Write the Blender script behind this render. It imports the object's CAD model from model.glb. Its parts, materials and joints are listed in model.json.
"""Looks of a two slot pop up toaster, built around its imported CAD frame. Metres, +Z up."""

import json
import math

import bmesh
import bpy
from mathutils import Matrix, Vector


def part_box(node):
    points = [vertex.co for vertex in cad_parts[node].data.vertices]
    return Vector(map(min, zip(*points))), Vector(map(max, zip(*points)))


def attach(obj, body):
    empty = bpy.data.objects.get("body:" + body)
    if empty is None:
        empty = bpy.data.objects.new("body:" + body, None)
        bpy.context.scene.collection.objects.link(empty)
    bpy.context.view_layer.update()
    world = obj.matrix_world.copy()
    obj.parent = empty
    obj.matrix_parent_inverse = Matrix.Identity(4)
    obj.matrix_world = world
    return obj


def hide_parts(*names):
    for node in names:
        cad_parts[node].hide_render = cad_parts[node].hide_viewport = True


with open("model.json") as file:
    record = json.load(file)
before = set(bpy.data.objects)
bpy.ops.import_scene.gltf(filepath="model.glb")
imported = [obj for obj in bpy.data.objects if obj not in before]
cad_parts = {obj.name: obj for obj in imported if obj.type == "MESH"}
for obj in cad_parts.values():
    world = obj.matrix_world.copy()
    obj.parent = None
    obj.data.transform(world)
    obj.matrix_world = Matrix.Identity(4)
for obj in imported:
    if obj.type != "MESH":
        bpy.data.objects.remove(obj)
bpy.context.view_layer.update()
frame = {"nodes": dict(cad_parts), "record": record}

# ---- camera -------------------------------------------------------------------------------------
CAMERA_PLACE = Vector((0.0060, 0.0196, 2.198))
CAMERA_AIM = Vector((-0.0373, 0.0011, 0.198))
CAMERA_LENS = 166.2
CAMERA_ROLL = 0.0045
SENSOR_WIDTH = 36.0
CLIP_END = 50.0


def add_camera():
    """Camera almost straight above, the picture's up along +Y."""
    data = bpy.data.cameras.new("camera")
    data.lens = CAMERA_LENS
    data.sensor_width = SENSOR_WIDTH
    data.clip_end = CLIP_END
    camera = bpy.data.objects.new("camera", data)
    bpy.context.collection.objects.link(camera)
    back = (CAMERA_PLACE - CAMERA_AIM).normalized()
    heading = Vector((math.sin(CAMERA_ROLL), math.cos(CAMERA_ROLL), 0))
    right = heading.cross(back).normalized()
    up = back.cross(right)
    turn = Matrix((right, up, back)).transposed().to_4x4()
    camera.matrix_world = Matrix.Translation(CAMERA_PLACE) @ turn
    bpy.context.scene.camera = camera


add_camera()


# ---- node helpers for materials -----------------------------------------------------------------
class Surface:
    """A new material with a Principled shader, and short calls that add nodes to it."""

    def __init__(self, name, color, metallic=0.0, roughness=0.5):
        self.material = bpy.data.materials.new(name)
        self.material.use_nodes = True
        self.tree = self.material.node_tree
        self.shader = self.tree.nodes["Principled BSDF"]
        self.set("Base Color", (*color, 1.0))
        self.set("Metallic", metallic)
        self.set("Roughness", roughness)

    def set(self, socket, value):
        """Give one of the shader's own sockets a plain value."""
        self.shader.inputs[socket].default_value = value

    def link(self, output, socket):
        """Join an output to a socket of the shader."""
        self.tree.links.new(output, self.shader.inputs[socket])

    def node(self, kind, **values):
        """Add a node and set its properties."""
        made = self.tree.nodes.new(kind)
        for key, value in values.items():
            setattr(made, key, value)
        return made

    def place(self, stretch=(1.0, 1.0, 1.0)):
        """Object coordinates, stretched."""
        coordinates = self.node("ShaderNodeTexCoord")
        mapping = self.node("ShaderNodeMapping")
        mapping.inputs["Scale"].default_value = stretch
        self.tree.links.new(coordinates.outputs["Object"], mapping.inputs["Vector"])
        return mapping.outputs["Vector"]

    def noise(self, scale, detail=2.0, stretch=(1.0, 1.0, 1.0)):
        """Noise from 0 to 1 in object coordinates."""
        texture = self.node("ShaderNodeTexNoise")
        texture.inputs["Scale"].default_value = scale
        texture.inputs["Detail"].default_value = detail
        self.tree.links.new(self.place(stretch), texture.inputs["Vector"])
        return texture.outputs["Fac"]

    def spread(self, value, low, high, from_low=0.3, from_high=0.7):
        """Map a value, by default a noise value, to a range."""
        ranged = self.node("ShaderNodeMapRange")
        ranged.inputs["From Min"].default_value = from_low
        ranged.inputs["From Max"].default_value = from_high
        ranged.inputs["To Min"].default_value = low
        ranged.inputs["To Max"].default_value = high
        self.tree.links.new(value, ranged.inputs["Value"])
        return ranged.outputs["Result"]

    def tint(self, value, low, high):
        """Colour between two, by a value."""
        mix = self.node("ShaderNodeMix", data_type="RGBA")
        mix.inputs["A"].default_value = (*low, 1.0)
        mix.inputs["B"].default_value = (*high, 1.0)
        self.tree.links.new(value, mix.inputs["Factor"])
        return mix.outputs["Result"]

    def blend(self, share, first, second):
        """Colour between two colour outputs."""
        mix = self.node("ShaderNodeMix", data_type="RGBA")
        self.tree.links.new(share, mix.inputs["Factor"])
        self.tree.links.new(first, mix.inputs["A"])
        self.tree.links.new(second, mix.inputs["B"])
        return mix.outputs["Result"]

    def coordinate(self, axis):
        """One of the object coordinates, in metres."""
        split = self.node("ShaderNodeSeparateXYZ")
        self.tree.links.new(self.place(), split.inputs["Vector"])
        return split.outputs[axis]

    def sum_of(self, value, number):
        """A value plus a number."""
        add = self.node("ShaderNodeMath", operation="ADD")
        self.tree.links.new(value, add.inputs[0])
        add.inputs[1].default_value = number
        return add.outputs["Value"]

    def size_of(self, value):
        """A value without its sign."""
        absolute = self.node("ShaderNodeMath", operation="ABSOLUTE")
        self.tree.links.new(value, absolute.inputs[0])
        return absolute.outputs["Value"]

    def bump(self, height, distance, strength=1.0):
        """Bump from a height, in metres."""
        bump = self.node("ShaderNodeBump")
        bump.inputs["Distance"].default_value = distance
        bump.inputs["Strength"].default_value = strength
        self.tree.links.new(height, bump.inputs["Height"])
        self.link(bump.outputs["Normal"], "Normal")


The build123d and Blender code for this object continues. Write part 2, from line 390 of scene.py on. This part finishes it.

○ ○ ○ ○ ○ ○ ○

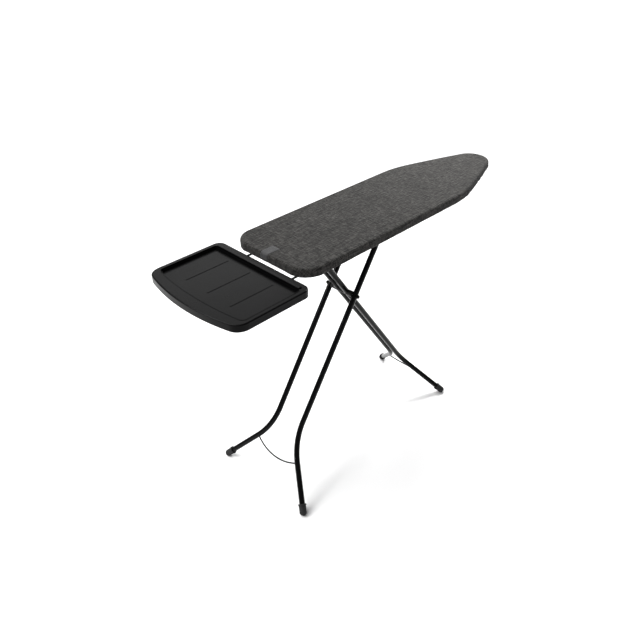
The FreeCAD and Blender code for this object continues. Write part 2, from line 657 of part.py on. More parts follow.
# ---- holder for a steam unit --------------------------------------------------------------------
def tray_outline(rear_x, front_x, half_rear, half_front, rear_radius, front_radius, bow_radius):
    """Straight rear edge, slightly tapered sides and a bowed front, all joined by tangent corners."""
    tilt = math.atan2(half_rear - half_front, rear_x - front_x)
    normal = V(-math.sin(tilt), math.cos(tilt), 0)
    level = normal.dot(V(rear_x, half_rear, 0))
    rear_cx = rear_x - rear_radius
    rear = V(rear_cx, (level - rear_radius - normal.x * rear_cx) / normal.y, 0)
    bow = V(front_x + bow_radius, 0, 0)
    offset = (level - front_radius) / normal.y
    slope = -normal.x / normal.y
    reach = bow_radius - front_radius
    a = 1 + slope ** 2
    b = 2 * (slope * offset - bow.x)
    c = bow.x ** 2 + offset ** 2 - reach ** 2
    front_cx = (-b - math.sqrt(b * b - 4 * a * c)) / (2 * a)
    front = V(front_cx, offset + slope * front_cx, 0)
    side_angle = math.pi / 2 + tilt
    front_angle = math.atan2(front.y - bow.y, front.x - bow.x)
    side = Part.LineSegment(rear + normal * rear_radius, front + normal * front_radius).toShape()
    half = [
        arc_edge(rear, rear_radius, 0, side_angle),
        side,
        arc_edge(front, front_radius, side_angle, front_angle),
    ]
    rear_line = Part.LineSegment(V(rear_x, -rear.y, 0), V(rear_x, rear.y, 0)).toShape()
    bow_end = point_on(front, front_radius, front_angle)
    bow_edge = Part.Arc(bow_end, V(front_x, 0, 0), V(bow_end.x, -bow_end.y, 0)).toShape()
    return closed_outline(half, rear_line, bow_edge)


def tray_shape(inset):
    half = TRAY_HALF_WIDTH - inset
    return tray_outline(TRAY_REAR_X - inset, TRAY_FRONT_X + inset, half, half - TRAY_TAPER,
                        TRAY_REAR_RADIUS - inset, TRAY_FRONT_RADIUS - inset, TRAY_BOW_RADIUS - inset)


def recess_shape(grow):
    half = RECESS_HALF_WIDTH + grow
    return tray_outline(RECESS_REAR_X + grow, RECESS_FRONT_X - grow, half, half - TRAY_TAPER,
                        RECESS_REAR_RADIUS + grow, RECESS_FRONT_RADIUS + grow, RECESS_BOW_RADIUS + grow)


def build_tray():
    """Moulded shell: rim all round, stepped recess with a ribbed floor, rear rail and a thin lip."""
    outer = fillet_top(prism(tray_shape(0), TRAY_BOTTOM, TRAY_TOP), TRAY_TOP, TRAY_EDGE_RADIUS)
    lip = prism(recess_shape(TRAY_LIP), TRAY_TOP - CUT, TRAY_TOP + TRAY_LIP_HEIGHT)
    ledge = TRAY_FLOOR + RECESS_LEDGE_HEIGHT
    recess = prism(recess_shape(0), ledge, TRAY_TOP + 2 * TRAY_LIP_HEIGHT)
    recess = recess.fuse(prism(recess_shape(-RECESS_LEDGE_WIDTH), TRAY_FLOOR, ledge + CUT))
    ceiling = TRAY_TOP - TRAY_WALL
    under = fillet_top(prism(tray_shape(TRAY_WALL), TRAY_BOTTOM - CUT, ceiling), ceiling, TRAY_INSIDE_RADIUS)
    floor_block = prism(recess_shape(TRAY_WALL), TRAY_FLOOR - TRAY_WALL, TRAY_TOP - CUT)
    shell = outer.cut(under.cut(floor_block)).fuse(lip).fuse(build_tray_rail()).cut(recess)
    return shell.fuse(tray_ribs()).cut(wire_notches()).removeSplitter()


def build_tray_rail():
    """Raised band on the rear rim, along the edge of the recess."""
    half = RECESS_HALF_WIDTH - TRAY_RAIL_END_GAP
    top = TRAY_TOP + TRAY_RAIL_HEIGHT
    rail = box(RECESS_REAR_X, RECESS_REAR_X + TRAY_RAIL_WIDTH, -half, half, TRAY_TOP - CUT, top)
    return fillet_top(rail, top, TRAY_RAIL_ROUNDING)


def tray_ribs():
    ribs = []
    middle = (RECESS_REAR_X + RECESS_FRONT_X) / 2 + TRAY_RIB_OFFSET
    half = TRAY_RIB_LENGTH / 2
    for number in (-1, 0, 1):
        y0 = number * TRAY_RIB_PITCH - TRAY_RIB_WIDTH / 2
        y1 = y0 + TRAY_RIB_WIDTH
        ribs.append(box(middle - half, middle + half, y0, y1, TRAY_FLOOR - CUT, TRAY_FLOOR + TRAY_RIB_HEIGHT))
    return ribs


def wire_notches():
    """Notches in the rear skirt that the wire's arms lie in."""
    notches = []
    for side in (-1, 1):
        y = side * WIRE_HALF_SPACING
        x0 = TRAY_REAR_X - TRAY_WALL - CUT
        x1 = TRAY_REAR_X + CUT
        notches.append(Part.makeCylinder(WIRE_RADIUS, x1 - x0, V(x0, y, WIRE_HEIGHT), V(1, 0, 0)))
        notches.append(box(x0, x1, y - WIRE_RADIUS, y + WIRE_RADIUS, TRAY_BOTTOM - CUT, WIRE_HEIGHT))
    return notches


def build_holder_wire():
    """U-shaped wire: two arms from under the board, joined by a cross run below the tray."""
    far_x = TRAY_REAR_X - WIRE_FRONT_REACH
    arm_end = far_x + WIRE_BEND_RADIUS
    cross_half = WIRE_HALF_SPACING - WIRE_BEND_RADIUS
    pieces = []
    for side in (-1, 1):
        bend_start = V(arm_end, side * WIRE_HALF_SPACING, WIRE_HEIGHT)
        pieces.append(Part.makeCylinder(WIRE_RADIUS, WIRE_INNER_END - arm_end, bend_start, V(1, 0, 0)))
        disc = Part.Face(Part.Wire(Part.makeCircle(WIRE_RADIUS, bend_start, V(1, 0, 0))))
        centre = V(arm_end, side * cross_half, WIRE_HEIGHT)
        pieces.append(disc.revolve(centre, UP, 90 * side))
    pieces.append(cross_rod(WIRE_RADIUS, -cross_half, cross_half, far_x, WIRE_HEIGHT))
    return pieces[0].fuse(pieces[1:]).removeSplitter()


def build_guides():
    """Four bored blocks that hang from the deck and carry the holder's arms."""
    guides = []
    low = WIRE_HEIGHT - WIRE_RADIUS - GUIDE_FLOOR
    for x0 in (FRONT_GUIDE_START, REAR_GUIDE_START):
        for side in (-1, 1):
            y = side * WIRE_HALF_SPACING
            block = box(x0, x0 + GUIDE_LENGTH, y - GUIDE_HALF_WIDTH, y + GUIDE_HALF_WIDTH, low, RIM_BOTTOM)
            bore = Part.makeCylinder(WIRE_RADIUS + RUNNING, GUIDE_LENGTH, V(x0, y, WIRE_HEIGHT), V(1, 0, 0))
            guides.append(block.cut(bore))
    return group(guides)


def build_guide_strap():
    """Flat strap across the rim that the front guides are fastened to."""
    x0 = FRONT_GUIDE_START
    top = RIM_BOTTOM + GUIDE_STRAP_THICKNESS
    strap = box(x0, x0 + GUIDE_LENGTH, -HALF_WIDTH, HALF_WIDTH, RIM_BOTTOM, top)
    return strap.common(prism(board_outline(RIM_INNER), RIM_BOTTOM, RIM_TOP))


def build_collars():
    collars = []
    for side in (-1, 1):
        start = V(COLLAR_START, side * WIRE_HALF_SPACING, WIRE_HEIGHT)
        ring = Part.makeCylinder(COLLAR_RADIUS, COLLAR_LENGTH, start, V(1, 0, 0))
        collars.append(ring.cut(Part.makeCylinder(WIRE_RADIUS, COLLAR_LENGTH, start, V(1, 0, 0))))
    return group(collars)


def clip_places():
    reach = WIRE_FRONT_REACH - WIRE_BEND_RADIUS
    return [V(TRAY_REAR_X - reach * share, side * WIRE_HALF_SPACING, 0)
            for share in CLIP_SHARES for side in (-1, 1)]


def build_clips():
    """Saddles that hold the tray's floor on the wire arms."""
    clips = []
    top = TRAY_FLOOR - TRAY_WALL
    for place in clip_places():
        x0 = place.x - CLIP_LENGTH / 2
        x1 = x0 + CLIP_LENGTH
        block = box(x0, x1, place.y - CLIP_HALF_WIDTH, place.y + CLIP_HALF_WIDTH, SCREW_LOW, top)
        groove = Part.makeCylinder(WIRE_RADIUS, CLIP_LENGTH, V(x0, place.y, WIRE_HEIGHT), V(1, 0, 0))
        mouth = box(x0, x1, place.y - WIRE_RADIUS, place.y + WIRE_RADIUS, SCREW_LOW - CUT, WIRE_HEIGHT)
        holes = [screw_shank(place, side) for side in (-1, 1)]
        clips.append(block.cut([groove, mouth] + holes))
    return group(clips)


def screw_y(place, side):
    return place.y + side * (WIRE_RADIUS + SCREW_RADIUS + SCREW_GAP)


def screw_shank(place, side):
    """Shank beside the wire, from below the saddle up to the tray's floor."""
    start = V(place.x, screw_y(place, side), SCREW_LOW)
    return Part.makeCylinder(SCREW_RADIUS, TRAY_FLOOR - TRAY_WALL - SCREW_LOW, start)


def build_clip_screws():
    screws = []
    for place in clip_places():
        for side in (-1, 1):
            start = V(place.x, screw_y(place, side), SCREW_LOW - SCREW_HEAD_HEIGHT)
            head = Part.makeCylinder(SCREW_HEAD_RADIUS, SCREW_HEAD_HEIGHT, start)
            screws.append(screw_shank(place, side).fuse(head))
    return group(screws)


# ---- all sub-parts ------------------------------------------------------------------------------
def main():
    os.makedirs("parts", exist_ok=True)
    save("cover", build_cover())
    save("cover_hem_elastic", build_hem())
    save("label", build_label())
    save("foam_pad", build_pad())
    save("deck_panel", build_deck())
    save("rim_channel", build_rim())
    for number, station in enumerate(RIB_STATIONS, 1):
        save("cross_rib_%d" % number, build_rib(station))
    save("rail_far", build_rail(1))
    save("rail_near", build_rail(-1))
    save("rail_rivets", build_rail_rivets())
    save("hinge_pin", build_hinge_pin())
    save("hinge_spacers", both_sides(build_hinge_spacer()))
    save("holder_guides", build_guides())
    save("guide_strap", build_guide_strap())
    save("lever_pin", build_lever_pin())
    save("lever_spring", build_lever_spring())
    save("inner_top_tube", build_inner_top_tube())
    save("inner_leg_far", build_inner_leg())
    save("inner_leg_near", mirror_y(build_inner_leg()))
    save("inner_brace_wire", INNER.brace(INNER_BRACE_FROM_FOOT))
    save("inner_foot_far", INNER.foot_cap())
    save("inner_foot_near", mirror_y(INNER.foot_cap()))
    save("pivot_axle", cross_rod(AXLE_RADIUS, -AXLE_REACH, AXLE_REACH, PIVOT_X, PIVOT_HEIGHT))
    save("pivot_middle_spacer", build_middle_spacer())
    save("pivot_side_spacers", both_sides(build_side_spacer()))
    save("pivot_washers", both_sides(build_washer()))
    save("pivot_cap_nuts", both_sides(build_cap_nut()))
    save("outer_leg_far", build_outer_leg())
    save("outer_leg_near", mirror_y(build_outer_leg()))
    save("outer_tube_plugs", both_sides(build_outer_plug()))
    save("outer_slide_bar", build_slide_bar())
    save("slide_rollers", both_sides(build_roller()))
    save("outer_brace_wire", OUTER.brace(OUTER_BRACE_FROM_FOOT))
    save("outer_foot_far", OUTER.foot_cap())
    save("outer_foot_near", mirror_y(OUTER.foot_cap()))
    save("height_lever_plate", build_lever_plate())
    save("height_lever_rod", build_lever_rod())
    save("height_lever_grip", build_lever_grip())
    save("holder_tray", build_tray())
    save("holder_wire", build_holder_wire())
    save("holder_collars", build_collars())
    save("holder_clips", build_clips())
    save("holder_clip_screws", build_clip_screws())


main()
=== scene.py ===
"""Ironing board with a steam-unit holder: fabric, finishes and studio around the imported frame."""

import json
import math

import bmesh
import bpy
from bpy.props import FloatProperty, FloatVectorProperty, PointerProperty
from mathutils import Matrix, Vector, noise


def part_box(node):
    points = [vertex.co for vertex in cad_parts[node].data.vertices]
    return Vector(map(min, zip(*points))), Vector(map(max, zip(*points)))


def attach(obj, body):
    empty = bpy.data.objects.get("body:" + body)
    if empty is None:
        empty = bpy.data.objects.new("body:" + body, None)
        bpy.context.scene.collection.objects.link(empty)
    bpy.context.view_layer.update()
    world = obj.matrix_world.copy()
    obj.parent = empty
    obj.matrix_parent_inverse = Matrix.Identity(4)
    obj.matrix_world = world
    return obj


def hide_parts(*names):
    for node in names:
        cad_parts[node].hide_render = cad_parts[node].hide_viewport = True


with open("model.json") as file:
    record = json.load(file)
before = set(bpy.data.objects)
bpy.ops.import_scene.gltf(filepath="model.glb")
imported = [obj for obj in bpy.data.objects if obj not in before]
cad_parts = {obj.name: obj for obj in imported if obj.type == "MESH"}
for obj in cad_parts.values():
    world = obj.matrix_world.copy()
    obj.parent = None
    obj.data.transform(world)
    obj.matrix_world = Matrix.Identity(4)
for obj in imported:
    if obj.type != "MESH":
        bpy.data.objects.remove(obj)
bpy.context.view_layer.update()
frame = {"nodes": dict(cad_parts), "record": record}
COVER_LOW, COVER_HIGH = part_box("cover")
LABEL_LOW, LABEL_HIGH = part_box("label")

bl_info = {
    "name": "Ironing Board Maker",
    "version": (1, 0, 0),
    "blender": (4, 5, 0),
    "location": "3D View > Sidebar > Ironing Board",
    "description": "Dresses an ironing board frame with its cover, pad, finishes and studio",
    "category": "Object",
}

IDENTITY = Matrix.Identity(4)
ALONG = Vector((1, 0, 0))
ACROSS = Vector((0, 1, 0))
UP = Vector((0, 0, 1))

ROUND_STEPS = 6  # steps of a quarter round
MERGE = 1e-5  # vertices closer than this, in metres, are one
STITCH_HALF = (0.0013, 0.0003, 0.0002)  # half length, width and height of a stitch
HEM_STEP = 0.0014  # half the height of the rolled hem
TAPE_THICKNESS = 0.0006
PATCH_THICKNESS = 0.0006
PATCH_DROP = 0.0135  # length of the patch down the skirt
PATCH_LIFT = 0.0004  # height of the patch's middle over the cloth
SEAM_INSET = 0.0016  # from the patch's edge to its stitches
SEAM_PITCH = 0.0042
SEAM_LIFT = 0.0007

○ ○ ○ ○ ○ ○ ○

--- Task instructions ---
Transcribe each line of the data above, unaltered, from the one where "Write the Blender" appears to the one where "CLIP_END = 50.0" appears, inclusive of both.

--- Answer to this task ---
Write the Blender script behind this render. It imports the object's CAD model from model.glb. Its parts, materials and joints are listed in model.json.
"""Looks of a two slot pop up toaster, built around its imported CAD frame. Metres, +Z up."""

import json
import math

import bmesh
import bpy
from mathutils import Matrix, Vector


def part_box(node):
    points = [vertex.co for vertex in cad_parts[node].data.vertices]
    return Vector(map(min, zip(*points))), Vector(map(max, zip(*points)))


def attach(obj, body):
    empty = bpy.data.objects.get("body:" + body)
    if empty is None:
        empty = bpy.data.objects.new("body:" + body, None)
        bpy.context.scene.collection.objects.link(empty)
    bpy.context.view_layer.update()
    world = obj.matrix_world.copy()
    obj.parent = empty
    obj.matrix_parent_inverse = Matrix.Identity(4)
    obj.matrix_world = world
    return obj


def hide_parts(*names):
    for node in names:
        cad_parts[node].hide_render = cad_parts[node].hide_viewport = True


with open("model.json") as file:
    record = json.load(file)
before = set(bpy.data.objects)
bpy.ops.import_scene.gltf(filepath="model.glb")
imported = [obj for obj in bpy.data.objects if obj not in before]
cad_parts = {obj.name: obj for obj in imported if obj.type == "MESH"}
for obj in cad_parts.values():
    world = obj.matrix_world.copy()
    obj.parent = None
    obj.data.transform(world)
    obj.matrix_world = Matrix.Identity(4)
for obj in imported:
    if obj.type != "MESH":
        bpy.data.objects.remove(obj)
bpy.context.view_layer.update()
frame = {"nodes": dict(cad_parts), "record": record}

# ---- camera -------------------------------------------------------------------------------------
CAMERA_PLACE = Vector((0.0060, 0.0196, 2.198))
CAMERA_AIM = Vector((-0.0373, 0.0011, 0.198))
CAMERA_LENS = 166.2
CAMERA_ROLL = 0.0045
SENSOR_WIDTH = 36.0
CLIP_END = 50.0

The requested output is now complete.